In short, what is happening, according to a recent editorial in the London Times, is that the Biafran regime is playing politics with the lives of innocent children. They seem to be more interested in the potential political capital which our natural sympathies for suffering children may produce, rather than in the lives of the children themselves.

Thus the primary responsibility for the present mass starvation in Biafra rests with the secessionist leaders. They cannot be meaningfully excused from any ethical exercise we may engage in on the Nigerian war. At the very least Biafran leaders are guilty of gross deceit. Only a few months ago they were proudly announcing to the world that the Biafran economy was running efficiently in spite of the war. At the time, these leaders considered it politically expedient to "prove" the viability of secessionist Biafra outside of a Nigerian federation. Nigerian reports of mass hunger were rejected out of hand, by pro-Biafrans, as propaganda attempts to lower the morale of those trapped in the secessionist kingdom. Now, however, the sordid truth of colossal human suffering is out. Biafra is not a viable dream without the oil rich territories of five million minorities coerced into the new citizenship.

Of course, serious students of African politics do not find this callous concealment of the truth surprising. They know that the majority of the Biafran leaders currently parading the world as tribal heroes with synthetic slogans of autochthonous virtues are the same politicians who, in concert with other members of the old Nigerian political class, ruthlessly exploited the Nigerian masses without regard to ethnicity only a few years ago. These tribal patriarchs of today were the nationally convicted rogues of yesterday. When the Nigerian masses were revolting against their exploitation in pre-coup Nigeria, the foreign minister, an Ibo, was busy singing the glories of Nigeria at the U.N. The Head of State who supervised the political corruption of pre-coup Nigeria is now a Biafran ambassador at large. It is significant that it is only in Biafra that these corrupt politicians have not been permanently thrown out of office.

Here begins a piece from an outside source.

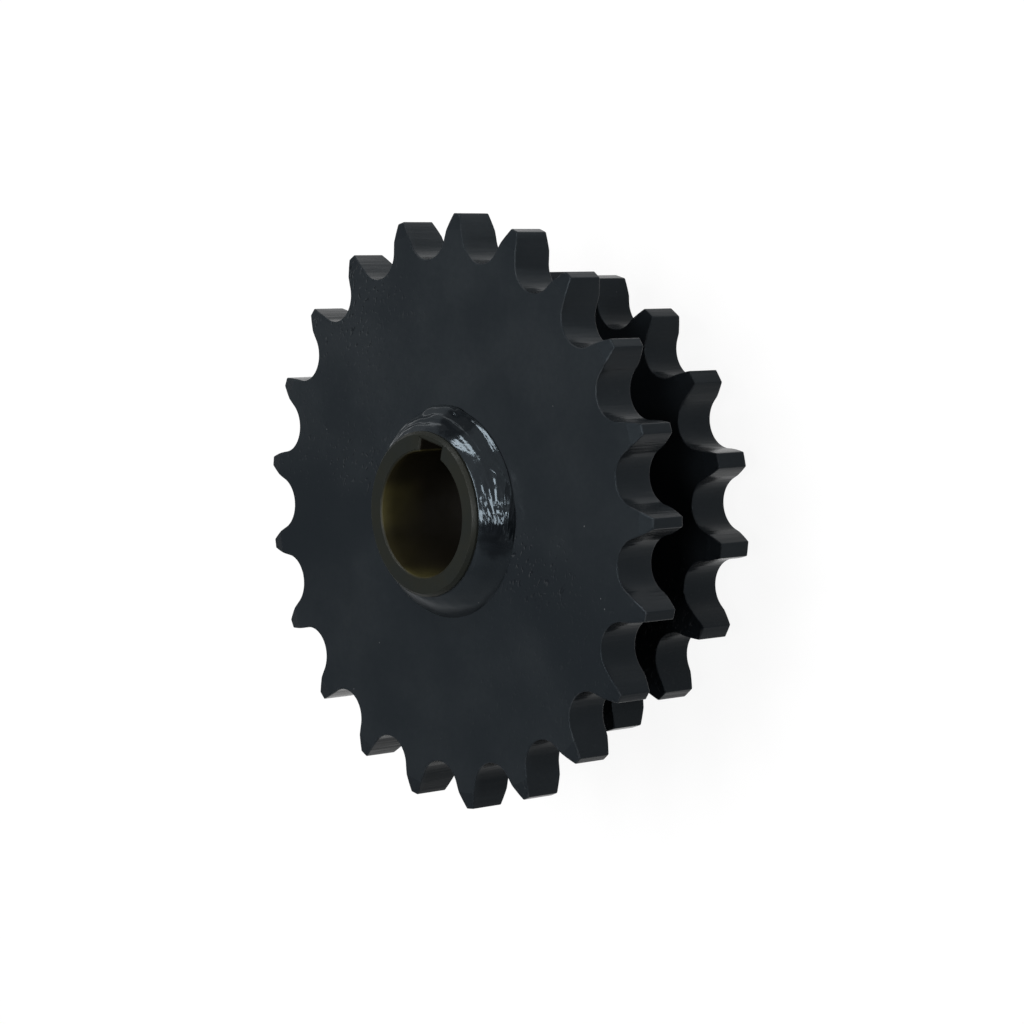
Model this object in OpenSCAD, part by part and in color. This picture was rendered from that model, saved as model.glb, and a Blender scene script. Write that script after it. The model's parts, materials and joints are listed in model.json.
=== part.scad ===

These men cheated the Nigerian masses before in the name of free enterprise and unregulated accumulation of private wealth. Today, as they play the cocktail circuit at the seats of political reaction in Portugal, Spain and South Africa, they are once again concealing their particularistic class interests behind the tribal mask. It is not they who are dying; it is not they who are starving; it is their captive Biafran subjects.

Therefore, if our concern for the starving children is to go beyond mere liberal reflexes, we must have the courage to denounce the the political brigandage of the secessionist elite. If our liberalism is to have a sure ethical footing in the Nigerian crisis, we must not allow our enthusiasm to spill over into a justification of secession.

Only pseudo liberals and enemies of Africa can seriously advocate organized trips into Biafra with the avowed purpose of forcing American intervention in favour of secession. For quite apart from the risk of creating another Vietnam, such action can only condemn Africa to permanent underdevelopment. An Africa based on tribal units has no chance. Only our enemies can knowingly encourage African fragmentation while they themselves enjoy the fruits of unity in their own countries. Omafume Onoge   Teaching Fellow   Social Relations Dept.